Work required –
In the listing that follows, locate the line containing "bake_transform(roof_rear)" and the line containing "return float(areas.sum(dtype=np.float64))". Retype exactly those two lines and every line between them, and nothing more.
▬▬▬▬▬▬▬▬▬▬
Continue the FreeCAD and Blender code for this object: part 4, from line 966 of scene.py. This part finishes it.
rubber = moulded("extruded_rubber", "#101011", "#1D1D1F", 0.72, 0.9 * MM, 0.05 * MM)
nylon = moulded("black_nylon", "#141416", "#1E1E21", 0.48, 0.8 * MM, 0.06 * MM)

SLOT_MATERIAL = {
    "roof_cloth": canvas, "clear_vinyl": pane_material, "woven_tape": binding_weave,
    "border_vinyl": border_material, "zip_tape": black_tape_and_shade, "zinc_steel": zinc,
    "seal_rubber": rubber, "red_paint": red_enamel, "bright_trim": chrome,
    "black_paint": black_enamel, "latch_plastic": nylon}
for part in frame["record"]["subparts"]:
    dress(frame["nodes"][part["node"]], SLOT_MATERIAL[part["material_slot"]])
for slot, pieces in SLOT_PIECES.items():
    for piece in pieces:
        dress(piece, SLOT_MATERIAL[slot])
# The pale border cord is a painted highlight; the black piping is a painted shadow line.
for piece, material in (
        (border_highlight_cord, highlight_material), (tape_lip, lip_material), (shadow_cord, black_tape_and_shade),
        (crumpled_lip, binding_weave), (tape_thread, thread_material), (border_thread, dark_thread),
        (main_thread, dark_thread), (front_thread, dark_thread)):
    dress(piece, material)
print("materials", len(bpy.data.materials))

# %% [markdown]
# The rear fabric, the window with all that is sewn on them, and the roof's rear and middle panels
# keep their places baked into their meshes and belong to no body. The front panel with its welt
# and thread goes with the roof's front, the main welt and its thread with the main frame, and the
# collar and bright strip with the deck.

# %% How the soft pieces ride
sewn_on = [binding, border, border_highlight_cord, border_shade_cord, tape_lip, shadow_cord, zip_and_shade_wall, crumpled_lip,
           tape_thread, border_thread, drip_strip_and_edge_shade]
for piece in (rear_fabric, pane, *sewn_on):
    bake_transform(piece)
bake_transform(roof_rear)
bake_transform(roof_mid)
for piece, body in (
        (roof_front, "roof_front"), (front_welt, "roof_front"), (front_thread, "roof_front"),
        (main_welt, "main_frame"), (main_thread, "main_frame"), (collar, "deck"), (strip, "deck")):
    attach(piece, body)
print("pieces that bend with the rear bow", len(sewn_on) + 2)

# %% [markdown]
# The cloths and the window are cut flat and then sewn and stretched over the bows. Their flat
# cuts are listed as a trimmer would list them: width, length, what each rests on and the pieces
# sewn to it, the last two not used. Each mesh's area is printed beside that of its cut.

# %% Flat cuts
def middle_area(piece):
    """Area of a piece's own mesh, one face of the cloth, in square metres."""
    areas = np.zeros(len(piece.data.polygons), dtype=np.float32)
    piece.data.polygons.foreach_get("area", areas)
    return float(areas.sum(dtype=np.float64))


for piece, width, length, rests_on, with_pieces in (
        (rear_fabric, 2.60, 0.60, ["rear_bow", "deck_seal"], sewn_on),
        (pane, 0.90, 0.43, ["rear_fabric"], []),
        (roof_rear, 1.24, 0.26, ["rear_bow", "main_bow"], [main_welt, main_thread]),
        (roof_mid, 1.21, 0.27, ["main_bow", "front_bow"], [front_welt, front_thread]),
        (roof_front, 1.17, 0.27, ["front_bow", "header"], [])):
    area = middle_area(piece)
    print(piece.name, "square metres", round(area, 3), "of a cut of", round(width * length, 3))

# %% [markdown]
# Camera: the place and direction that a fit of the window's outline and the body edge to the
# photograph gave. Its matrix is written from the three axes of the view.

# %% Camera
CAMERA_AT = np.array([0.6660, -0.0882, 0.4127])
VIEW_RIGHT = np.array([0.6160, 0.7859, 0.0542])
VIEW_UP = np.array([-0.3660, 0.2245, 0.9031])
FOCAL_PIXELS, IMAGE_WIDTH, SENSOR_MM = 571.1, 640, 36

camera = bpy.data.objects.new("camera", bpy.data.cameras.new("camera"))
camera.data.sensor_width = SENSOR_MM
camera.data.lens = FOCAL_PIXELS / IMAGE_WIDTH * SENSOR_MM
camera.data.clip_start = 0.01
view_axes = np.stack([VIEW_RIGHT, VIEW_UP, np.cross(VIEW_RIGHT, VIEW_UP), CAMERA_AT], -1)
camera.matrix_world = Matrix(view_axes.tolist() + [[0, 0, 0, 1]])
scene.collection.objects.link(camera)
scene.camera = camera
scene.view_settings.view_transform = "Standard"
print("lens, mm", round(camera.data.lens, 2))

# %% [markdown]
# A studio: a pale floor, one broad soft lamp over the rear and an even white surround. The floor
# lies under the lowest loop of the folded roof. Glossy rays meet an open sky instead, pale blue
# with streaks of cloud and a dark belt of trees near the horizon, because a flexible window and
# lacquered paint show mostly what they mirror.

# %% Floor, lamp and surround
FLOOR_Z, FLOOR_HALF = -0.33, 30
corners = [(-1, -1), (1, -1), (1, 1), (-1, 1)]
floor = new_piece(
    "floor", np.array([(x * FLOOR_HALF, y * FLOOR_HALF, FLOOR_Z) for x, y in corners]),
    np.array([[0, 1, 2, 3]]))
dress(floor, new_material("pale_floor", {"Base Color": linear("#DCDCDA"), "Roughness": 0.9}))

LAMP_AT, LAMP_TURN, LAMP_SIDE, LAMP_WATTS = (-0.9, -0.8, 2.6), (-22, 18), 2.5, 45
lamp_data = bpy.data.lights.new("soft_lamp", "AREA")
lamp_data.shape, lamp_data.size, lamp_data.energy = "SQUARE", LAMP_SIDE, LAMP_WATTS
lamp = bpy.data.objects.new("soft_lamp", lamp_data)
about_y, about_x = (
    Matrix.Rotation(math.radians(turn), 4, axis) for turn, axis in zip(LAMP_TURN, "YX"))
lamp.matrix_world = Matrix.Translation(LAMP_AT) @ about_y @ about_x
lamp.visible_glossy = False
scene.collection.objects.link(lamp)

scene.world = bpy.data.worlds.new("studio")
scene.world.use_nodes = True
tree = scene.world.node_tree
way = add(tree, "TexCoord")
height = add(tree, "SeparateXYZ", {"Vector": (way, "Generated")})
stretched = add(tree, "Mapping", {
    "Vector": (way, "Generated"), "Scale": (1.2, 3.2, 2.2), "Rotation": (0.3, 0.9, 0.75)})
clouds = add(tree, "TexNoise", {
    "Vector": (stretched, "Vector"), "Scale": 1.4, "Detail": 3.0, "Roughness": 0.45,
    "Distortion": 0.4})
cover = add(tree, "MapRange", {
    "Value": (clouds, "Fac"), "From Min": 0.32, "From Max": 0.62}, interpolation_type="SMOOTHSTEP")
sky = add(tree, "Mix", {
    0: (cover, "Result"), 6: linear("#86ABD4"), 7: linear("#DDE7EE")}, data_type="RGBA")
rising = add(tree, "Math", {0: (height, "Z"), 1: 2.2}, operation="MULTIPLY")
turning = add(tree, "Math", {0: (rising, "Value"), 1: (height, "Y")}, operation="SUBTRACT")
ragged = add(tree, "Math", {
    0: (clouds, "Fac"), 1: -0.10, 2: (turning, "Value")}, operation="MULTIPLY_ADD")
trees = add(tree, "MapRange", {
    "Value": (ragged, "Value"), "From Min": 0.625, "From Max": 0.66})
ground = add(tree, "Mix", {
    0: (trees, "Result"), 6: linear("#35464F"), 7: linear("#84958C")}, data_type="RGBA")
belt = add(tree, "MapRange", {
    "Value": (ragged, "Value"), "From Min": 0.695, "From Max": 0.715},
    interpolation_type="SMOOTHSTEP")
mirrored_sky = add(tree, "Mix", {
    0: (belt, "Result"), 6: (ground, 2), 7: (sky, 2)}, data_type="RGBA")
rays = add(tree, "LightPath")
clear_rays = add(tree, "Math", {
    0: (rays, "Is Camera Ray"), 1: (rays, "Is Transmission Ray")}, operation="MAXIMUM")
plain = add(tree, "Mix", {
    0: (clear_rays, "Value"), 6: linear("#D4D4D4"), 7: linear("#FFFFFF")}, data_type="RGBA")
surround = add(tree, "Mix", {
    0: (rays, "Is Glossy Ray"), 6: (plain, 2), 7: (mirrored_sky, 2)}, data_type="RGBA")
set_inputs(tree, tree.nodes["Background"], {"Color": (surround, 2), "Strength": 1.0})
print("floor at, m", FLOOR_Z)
▬▬▬▬▬▬▬▬▬▬
Answer to this task –
bake_transform(roof_rear)
bake_transform(roof_mid)
for piece, body in (
        (roof_front, "roof_front"), (front_welt, "roof_front"), (front_thread, "roof_front"),
        (main_welt, "main_frame"), (main_thread, "main_frame"), (collar, "deck"), (strip, "deck")):
    attach(piece, body)
print("pieces that bend with the rear bow", len(sewn_on) + 2)

# %% [markdown]
# The cloths and the window are cut flat and then sewn and stretched over the bows. Their flat
# cuts are listed as a trimmer would list them: width, length, what each rests on and the pieces
# sewn to it, the last two not used. Each mesh's area is printed beside that of its cut.

# %% Flat cuts
def middle_area(piece):
    """Area of a piece's own mesh, one face of the cloth, in square metres."""
    areas = np.zeros(len(piece.data.polygons), dtype=np.float32)
    piece.data.polygons.foreach_get("area", areas)
    return float(areas.sum(dtype=np.float64))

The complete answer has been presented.